Participation requirements

require a certain percentage of employees to enroll in the coverage

Level Term

the amount of insurance protection in a level term policy remains constant during the policy period

Viatical Settlement

the sale of a policy owner's existing life insurance policy to a third party for more than its cash surrender value, but less than its net death benefit. Such a sale provides the policy owner with a lump sum. The third party becomes the new owner of the policy, pays the monthly premiums, and receives the full benefit of the policy when the insured dies.

contributory premiums

when premiums are shared by the employer and employee

Return of premium rider

you buy an increasing amount of term insurance that always equals the total amount of premiums paid to date.

noncontributory premiums

premiums paid entirely by the employer

Family maintenance policy

a policy that combines whole life insurance and a level term rider, but cover the same person.

20 Pay Life/ 30 Pay Life

require the client to pay over a shorter period of time (pay contract in "X" years, where "X" is the number of years in an "X Pay Life"
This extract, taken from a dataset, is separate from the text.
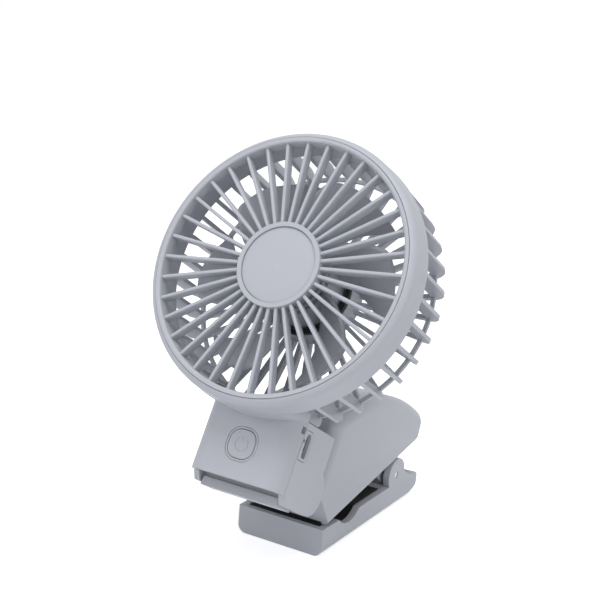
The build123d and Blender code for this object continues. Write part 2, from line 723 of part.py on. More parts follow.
pillars = [(pin_y - pillar_front, pillar_front_top), (pin_y - pillar_rear, pillar_rear_top)]
with BuildPart() as body_shell:
    extrude(body_profile.sketch, amount=body_half, both=True)
    for flank_face in body_shell.faces().filter_by(Axis.X):
        long_edges = flank_face.edges().filter_by(lambda edge: (edge @ 0.5).Z > rear_low[1] + 1)
        fillet(long_edges.filter_by(lambda edge: (edge @ 0.5).Y > crown_front[0] + 1), side_round)
    fillet(body_shell.edges().filter_by(Axis.X).sort_by_distance((0, *crown_front))[0], crown_round)
    fillet(body_shell.edges().filter_by(Axis.X).sort_by_distance((0, *rear_low))[0], tail_low_round)
    # cavity, with the underside open for the base plate
    with BuildSketch(side):
        add(body_profile.sketch_local)
        offset(amount=-body_wall, mode=Mode.REPLACE)
        with BuildLine():
            Polyline(
                on_jaw(chin_y + plate_front, -1),
                on_jaw(pin_y + plate_rear, -1),
                on_jaw(pin_y + plate_rear, body_wall + 1),
                on_jaw(chin_y + plate_front, body_wall + 1),
                close=True,
            )
        make_face()
    extrude(amount=body_half - body_wall, both=True, mode=Mode.SUBTRACT)
    # knuckle between the cheeks, on a short web
    with BuildSketch(side):
        with Locations((tilt_y, tilt_z)):
            Circle(knuckle_radius)
        with BuildLine():
            Polyline(
                on_side(knuckle_radius, 0),
                on_side(knuckle_radius, -hollow_radius),
                on_side(-web_low, -hollow_radius),
                on_side(-web_low, 0),
                close=True,
            )
        make_face()
    extrude(amount=knuckle_half, both=True)
    with BuildSketch(side):
        with Locations((tilt_y, tilt_z)):
            Circle(axle_radius + running)
    extrude(amount=knuckle_half, both=True, mode=Mode.SUBTRACT)
    # screw pillars down from the roof
    for y, top in pillars:
        foot = on_jaw(y + pillar_radius, plate_wall + fit)[1]
        with BuildSketch(Plane.XY.offset(foot)):
            with Locations((-pillar_side, y), (pillar_side, y)):
                Circle(pillar_radius)
                Circle(screw_radius + fit, mode=Mode.SUBTRACT)
        extrude(amount=top - foot)
    # room for the ears of the lower jaw, and for the pad's front edge
    with BuildSketch(side):
        with Locations((pin_y, pin_z)):
            Circle(ear_radius + clear)
    extrude(amount=body_half + 1, both=True, mode=Mode.SUBTRACT)
    with BuildSketch(side):
        with BuildLine():
            Polyline(
                on_jaw(chin_y - 1, -1),
                on_jaw(chin_y + plate_front + 1, -1),
                on_jaw(chin_y + plate_front + 1, pad_wall - pad_proud),
                on_jaw(chin_y - 1, pad_wall - pad_proud),
                close=True,
            )
        make_face()
    extrude(amount=pad_half + fit, both=True, mode=Mode.SUBTRACT)
save(body_shell, "body_shell")

# base plate of the body, with the two lugs of the clip hinge
with BuildPart() as body_base:
    with BuildSketch(side):
        with BuildLine():
            Polyline(
                on_jaw(chin_y + plate_front + fit, 0),
                on_jaw(pin_y + plate_rear - fit, 0),
                on_jaw(pin_y + plate_rear - fit, plate_wall),
                on_jaw(chin_y + plate_front + fit, plate_wall),
                close=True,
            )
        make_face()
    extrude(amount=body_half - body_wall - fit, both=True)
    for hand in (-1, 1):
        with BuildSketch(side.offset(hand * lug_inner)):
            with Locations((pin_y, pin_z)):
                Circle(lug_radius)
            with BuildLine():
                Line(on_jaw(pin_y - lug_front, 1), on_jaw(pin_y + lug_rear, 1))
            make_hull()
        extrude(amount=hand * (lug_outer - lug_inner))
        with BuildSketch(side.offset(hand * (jaw_half - jaw_wall - clear))):
            with Locations((pin_y, pin_z)):
                Circle(ear_radius + clear)
        extrude(amount=hand * body_half, mode=Mode.SUBTRACT)
    with BuildSketch(side):
        with Locations((pin_y, pin_z)):
            Circle(hinge_pin_radius + running)
    extrude(amount=body_half, both=True, mode=Mode.SUBTRACT)
    # seat for the pad, and the screws above it
    with BuildSketch(side):
        with BuildLine():
            Polyline(
                on_jaw(chin_y, -1),
                on_jaw(pin_y - pad_rear, -1),
                on_jaw(pin_y - pad_rear, pad_wall - pad_proud),
                on_jaw(chin_y, pad_wall - pad_proud),
                close=True,
            )
        make_face()
    extrude(amount=pad_half + fit, both=True, mode=Mode.SUBTRACT)
    for y, top in pillars:
        seat = on_jaw(y, screw_rise)[1]
        with BuildSketch(Plane.XY.offset(seat)):
            with Locations((-pillar_side, y), (pillar_side, y)):
                Circle(screw_radius + fit)
        extrude(amount=plate_wall, mode=Mode.SUBTRACT)
        with BuildSketch(Plane.XY.offset(seat)):
            with Locations((-pillar_side, y), (pillar_side, y)):
                Circle(screw_head + fit)
        extrude(amount=-2 * plate_wall, mode=Mode.SUBTRACT)
save(body_base, "body_base")

with BuildPart() as upper_jaw_pad:
    with BuildSketch(side):
        with BuildLine():
            Polyline(
                on_jaw(chin_y + pad_front, -pad_proud),
                on_jaw(pin_y - pad_rear - fit, -pad_proud),
                on_jaw(pin_y - pad_rear - fit, pad_wall - pad_proud),
                on_jaw(chin_y + pad_front, pad_wall - pad_proud),
                close=True,
            )
        make_face()
    extrude(amount=pad_half, both=True)
save(upper_jaw_pad, "upper_jaw_pad")

with BuildPart() as body_screws:
    for y, top in pillars:
        seat = on_jaw(y, screw_rise)[1]
        with BuildSketch(Plane.XY.offset(seat)):
            with Locations((-pillar_side, y), (pillar_side, y)):
                Circle(screw_radius)
        extrude(amount=body_screw_length)
        with BuildSketch(Plane.XY.offset(seat)):
            with Locations((-pillar_side, y), (pillar_side, y)):
                Circle(screw_head)
        extrude(amount=-screw_head_height)
save(body_screws, "body_screws")

# ---------------------------------------------------------------- battery
cell = Plane(
    origin=(0, pin_y - cell_back, cell_z),
    x_dir=(1, 0, 0),
    z_dir=(0, cos(radians(cell_slope)), sin(radians(cell_slope))),
)
with BuildPart() as battery_cell:
    with BuildSketch(cell):
        Circle(cell_radius)
    extrude(amount=cell_length / 2, both=True)
    fillet(battery_cell.edges().filter_by(GeomType.CIRCLE), cell_round)
    with BuildSketch(cell.offset(-cell_length / 2)):
        Circle(terminal_radius)
    extrude(amount=-terminal_height)
save(battery_cell, "battery_cell")

with BuildPart() as cell_tabs:
    with BuildSketch(cell.offset(cell_length / 2)):
        Rectangle(2 * tab_half, tab_length)
    extrude(amount=tab_wall)
    with BuildSketch(cell.offset(-cell_length / 2 - terminal_height)):
        Rectangle(2 * tab_half, tab_length)
    extrude(amount=-tab_wall)
save(cell_tabs, "cell_tabs")

holder_front, holder_rear = pin_y - cell_back - saddle_spread, pin_y - cell_back + saddle_spread
with BuildPart() as cell_holder:
    with BuildSketch(side):
        with BuildLine():
            Polyline(
                on_jaw(holder_front, plate_wall),
                on_jaw(holder_rear, plate_wall),
                on_jaw(holder_rear, plate_wall + tray_wall),
                on_jaw(holder_front, plate_wall + tray_wall),
                close=True,
            )
        make_face()
    extrude(amount=tray_half, both=True)
    for y in (holder_front, holder_rear):
        with BuildSketch(side):
            with BuildLine():
                Polyline(
                    on_jaw(y - saddle_wall / 2, plate_wall),
                    on_jaw(y + saddle_wall / 2, plate_wall),
                    (y + saddle_wall / 2, cell_z + (y - pin_y + cell_back) * tan(radians(cell_slope))),
                    (y - saddle_wall / 2, cell_z + (y - pin_y + cell_back) * tan(radians(cell_slope))),
                    close=True,
                )
            make_face()
        extrude(amount=saddle_half, both=True)
    with BuildSketch(cell):
        Circle(cell_radius + fit)
    extrude(amount=cell_length, both=True, mode=Mode.SUBTRACT)
save(cell_holder, "cell_holder")

# ---------------------------------------------------------------- lower jaw
jaw_tip = pin_y - jaw_front
bar_y = pin_y - bar_back
with BuildSketch(side) as jaw_profile:
    with BuildLine():
        Polyline(
            (jaw_tip, 0),
            (jaw_tip, jaw_front_z),
            (jaw_tip + jaw_front_wall, jaw_front_z),
            (bar_y, jaw_top_z),
            (pin_y, jaw_top_z),
            (pin_y + ear_radius, pin_z),
            (pin_y + handle_y, handle_z),
            (pin_y + tail_y, tail_z),
            (pin_y + tail_low_y, tail_low_z),
            (pin_y + foot_y, 0),
            close=True,
        )
    make_face()
    for corner in ((pin_y + tail_y, tail_z), (pin_y + tail_low_y, tail_low_z)):
        fillet(jaw_profile.vertices().sort_by_distance(corner)[0], tail_end_round)
    with Locations((bar_y, bar_z)):
        Circle(bar_radius, mode=Mode.SUBTRACT)
    with Locations((pin_y, pin_z)):
        Circle(ear_radius)

deck_top = lower_pad_top - pad_wall
with BuildPart() as lower_jaw:
    extrude(jaw_profile.sketch, amount=jaw_half, both=True)
    fillet(lower_jaw.edges().filter_by(Axis.Y).group_by(Axis.Z)[0], keel_round)
    # bed of the pad, dipping under a bar
    with BuildSketch(side):
        with Locations((bar_y, bar_z)):
            Circle(bar_radius + bar_pad + pad_wall)
        with BuildLine():
            Polyline(
                (jaw_tip + jaw_front_wall, deck_top),
                (pin_y + 2 * tail_y, deck_top),
                (pin_y + 2 * tail_y, 3 * pin_z),
                (jaw_tip + jaw_front_wall, 3 * pin_z),
                close=True,
            )
        make_face()
    extrude(amount=jaw_half - jaw_wall, both=True, mode=Mode.SUBTRACT)
    # open channel behind the bed, and the hollow handle
    with BuildSketch(side):
        with BuildLine():
            Polyline(
                (pin_y - lower_pad_rear, jaw_floor),
                (pin_y + foot_y, jaw_floor),
                (pin_y + tail_low_y - jaw_front_wall, tail_low_z + jaw_floor),
                (pin_y + tail_y - jaw_front_wall, 3 * pin_z),
                (pin_y - lower_pad_rear, 3 * pin_z),
                close=True,
            )
        make_face()
    extrude(amount=jaw_half - jaw_wall, both=True, mode=Mode.SUBTRACT)
    with BuildSketch(side):
        with Locations((pin_y, pin_z)):
            Circle(hinge_pin_radius)
    extrude(amount=jaw_half, both=True, mode=Mode.SUBTRACT)
save(lower_jaw, "lower_jaw")

with BuildPart() as lower_jaw_pad:
    with BuildSketch(side):
        with Locations((bar_y, bar_z)):
            Circle(bar_radius + bar_pad + pad_wall)
        with BuildLine():
            Polyline(
                (jaw_tip, -1),
                (pin_y, -1),
                (pin_y, lower_pad_top),
                (jaw_tip, lower_pad_top),
                close=True,
            )
        make_face(mode=Mode.INTERSECT)
        with BuildLine():
            Polyline(
                (jaw_tip + jaw_front_wall + fit, deck_top),
                (pin_y - lower_pad_rear, deck_top),
                (pin_y - lower_pad_rear, lower_pad_top),
                (jaw_tip + jaw_front_wall + fit, lower_pad_top),
                close=True,
            )
        make_face()
        with Locations((bar_y, bar_z)):
            Circle(bar_radius + bar_pad, mode=Mode.SUBTRACT)
    extrude(amount=jaw_half - jaw_wall - fit, both=True)
save(lower_jaw_pad, "lower_jaw_pad")

with BuildPart() as hinge_pin:
    with BuildSketch(side):
        with Locations((pin_y, pin_z)):
            Circle(hinge_pin_radius)
    extrude(amount=jaw_half - pin_recess, both=True)
    chamfer(hinge_pin.edges().filter_by(GeomType.CIRCLE), pin_edge)
save(hinge_pin, "hinge_pin")

# ---------------------------------------------------------------- torsion spring
lower_leave, upper_leave = lower_leg_angle + 270, upper_leg_angle + 90
turned = coil_turns * 360 + lower_leave - upper_leave


def on_coil(angle):
    """Point and heading of the coil's centre line, an angle on from the lower leg."""
    place = radians(lower_leave - angle)
    point = Vector(
        coil_pitch * (angle - turned / 2) / 360,
        pin_y + coil_radius * cos(place),
        pin_z + coil_radius * sin(place),
    )
    advance = coil_pitch / (2 * pi * coil_radius) if 0 < angle < turned else 0
    return point, Vector(advance, sin(place), -cos(place)).normalized()


def arc_joint(start, leaving, end, arriving):
    """Point where two arcs meet between two headings."""
    chord = end - start
    both = leaving + arriving
    spare = 4 - both.dot(both)
    reach = (sqrt(chord.dot(both) ** 2 + spare * chord.dot(chord)) - chord.dot(both)) / spare
    return (start + leaving * reach + end - arriving * reach) * 0.5


with BuildLine() as spring_path:
    point, heading = on_coil(0)
    lower_leg = Line(point - heading * lower_leg_length, point)
    for count in range(spring_arcs):
        ahead, arriving = on_coil(turned * (count + 1) / spring_arcs)
        joint = arc_joint(point, heading, ahead, arriving)
        first = TangentArc(point, joint, tangent=heading)
        TangentArc(joint, ahead, tangent=first % 1)
        point, heading = ahead, arriving
    Line(point, point + heading * upper_leg_length)

with BuildPart() as torsion_spring:
    with BuildSketch(Plane(origin=lower_leg @ 0, z_dir=lower_leg % 0)):
        Circle(wire / 2)
    sweep(path=spring_path.wire())
save(torsion_spring, "torsion_spring")

wire_path = spring_path.wire()
beads = [wire_path @ (count / 500) for count in range(501)]
far = int(500 * 2 * coil_radius / wire_path.length)
self_gap = min((a - b).length for i, a in enumerate(beads) for b in beads[i + far:]) - wire
print(f"torsion spring: least gap to itself {self_gap:.2f} mm")
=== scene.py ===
import json
import math
import bpy
import bmesh
from mathutils import Matrix, Vector

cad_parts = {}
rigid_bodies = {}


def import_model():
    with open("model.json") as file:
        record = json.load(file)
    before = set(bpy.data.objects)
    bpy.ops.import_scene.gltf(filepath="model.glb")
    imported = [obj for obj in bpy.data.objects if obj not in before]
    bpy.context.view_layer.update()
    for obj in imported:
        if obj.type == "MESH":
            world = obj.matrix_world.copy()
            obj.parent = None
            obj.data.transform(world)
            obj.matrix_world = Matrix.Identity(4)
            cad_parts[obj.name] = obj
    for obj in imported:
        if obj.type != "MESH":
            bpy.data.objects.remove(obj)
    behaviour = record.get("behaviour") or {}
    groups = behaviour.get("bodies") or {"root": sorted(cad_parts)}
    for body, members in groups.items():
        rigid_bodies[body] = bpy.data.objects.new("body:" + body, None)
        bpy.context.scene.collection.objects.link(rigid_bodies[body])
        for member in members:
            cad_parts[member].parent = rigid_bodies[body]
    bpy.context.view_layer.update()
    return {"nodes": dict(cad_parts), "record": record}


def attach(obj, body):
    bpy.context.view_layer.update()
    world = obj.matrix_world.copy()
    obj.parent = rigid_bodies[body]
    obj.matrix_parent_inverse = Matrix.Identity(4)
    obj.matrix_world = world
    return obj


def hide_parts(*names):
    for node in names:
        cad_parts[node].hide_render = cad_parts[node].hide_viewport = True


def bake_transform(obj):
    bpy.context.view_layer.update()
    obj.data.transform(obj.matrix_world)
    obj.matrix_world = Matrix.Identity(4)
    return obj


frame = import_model()
nodes = frame["nodes"]
print("frame loaded with", len(nodes), "pieces")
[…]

Option B ( Increasing Death Benfit) under Universal Life

a policy that provides for an increasing death benefit that is made up of the policy face amount plus the cash value account. (face amount + cash value account)

Payor Benefit

a rider or provision, usually found in juvenile policies, under which premiums are waived if the payor of the premium (usually a parent) becomes disabled or dies while the child is still a minor.

Decreasing term

a term life policy where the premium stays level over the term, but the amount of coverage decreases. If used to cover mortgage, it is known as mortgage protection life insurance. Upon death of insured, the policy will pay no more and no less than the amount of the unpaid mortgage. (You buy this to cover your mortgage in case you die and it hasn't yet been paid off)

mortgage redemption policy

a type of decreasing term life insurance that is set up so that the amount of protection will be note more and not less than the amount of the policyowner's mortgage at the time of their death. (The face amount of the policy will decrease at the same rate as the mortgage amortizes)

Universal Life

a type of whole life that has a flexible premium and a current interest rate. Also known as: "interest sensitive whole life"

Level Premium Term

both the premium and the face amount stay the same for a period of time.

re-entry option

gives the insured the opportunity to pass a physical exam at the end of the term in order to qualify to renew the policy at a lower premium rate.

Guaranteed at initial level vs. initial and maximum premium tables

insurers may offer an initial premium that never changes, or a premium that is subject to possible increases shown in a maximum premium table in the policy. Maximum premium table protect insurers against future increases in mortality.

Joint Survivorship (Second-to-die)

similar to joint life, but only pays a death benefit when the second insured dies. (EX: Often purchased by husband and wife to cover estate taxes)

Credit life insurance

the coverage may be individual or group, but it is usually written on a group basis and proceeds are payable to the creditor to extinguish the debt.

jumping juvenile policies

the face amount of the policy will increase by a multiple, usually 5, of the original amount when the insured reaches 18.

Indexed Whole life

the face amount of the policy will vary based upon the performance of specific index of prices.

Term life insurance

the most INexpensive type of life insurance to buy in the short run since it does not accumulate any cash values. The premium increases as the insured grows older and the coverage period is temporary.